Repeat the whole of the data, keeping every detail the same.

▶ _Data provided_:
-- BEGIN --

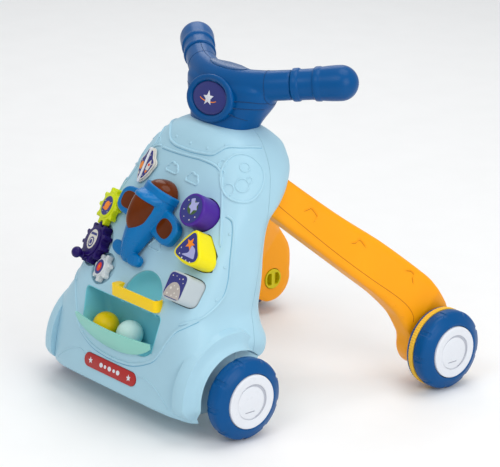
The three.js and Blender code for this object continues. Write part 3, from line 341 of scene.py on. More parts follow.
def prism(points, z0, z1, M=None):
    """Closed prism of a 2-D outline in a local frame M (4x4 in working mm)."""
    n = len(points)
    v = [Vector((p[0], p[1], z0)) for p in points] + [Vector((p[0], p[1], z1)) for p in points]
    if M is not None:
        v = [M @ q for q in v]
    f = [tuple(range(n - 1, -1, -1)), tuple(n + i for i in range(n))]
    f += [(i, (i + 1) % n, n + (i + 1) % n, n + i) for i in range(n)]
    return [tuple(q) for q in v], f


def ellipse(cx, cy, a, b, n=64):
    return [(cx + a * math.cos(2 * math.pi * i / n), cy + b * math.sin(2 * math.pi * i / n)) for i in range(n)]


def rounded(corners, r, n=8):
    out = []
    m = len(corners)
    for i, c in enumerate(corners):
        p, q = corners[i - 1], corners[(i + 1) % m]
        u, w = (p[0] - c[0], p[1] - c[1]), (q[0] - c[0], q[1] - c[1])
        lu, lw = math.hypot(*u), math.hypot(*w)
        k = min(r, lu / 2.05, lw / 2.05)
        a = (c[0] + u[0] / lu * k, c[1] + u[1] / lu * k)
        b = (c[0] + w[0] / lw * k, c[1] + w[1] / lw * k)
        for j in range(n + 1):
            t = j / n
            out.append(((1 - t) ** 2 * a[0] + 2 * t * (1 - t) * c[0] + t * t * b[0], (1 - t) ** 2 * a[1] + 2 * t * (1 - t) * c[1] + t * t * b[1]))
    return out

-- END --

▶ _Output for this task_:
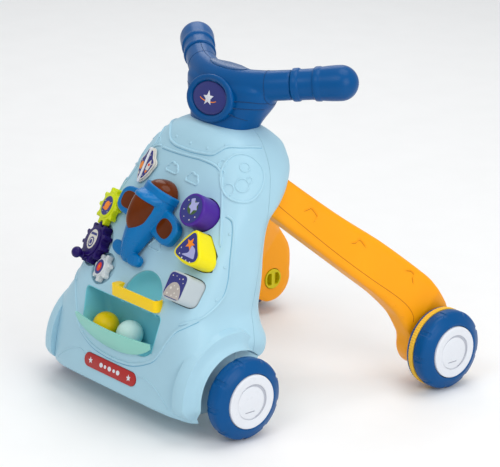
The three.js and Blender code for this object continues. Write part 3, from line 341 of scene.py on. More parts follow.
def prism(points, z0, z1, M=None):
    """Closed prism of a 2-D outline in a local frame M (4x4 in working mm)."""
    n = len(points)
    v = [Vector((p[0], p[1], z0)) for p in points] + [Vector((p[0], p[1], z1)) for p in points]
    if M is not None:
        v = [M @ q for q in v]
    f = [tuple(range(n - 1, -1, -1)), tuple(n + i for i in range(n))]
    f += [(i, (i + 1) % n, n + (i + 1) % n, n + i) for i in range(n)]
    return [tuple(q) for q in v], f


def ellipse(cx, cy, a, b, n=64):
    return [(cx + a * math.cos(2 * math.pi * i / n), cy + b * math.sin(2 * math.pi * i / n)) for i in range(n)]


def rounded(corners, r, n=8):
    out = []
    m = len(corners)
    for i, c in enumerate(corners):
        p, q = corners[i - 1], corners[(i + 1) % m]
        u, w = (p[0] - c[0], p[1] - c[1]), (q[0] - c[0], q[1] - c[1])
        lu, lw = math.hypot(*u), math.hypot(*w)
        k = min(r, lu / 2.05, lw / 2.05)
        a = (c[0] + u[0] / lu * k, c[1] + u[1] / lu * k)
        b = (c[0] + w[0] / lw * k, c[1] + w[1] / lw * k)
        for j in range(n + 1):
            t = j / n
            out.append(((1 - t) ** 2 * a[0] + 2 * t * (1 - t) * c[0] + t * t * b[0], (1 - t) ** 2 * a[1] + 2 * t * (1 - t) * c[1] + t * t * b[1]))
    return out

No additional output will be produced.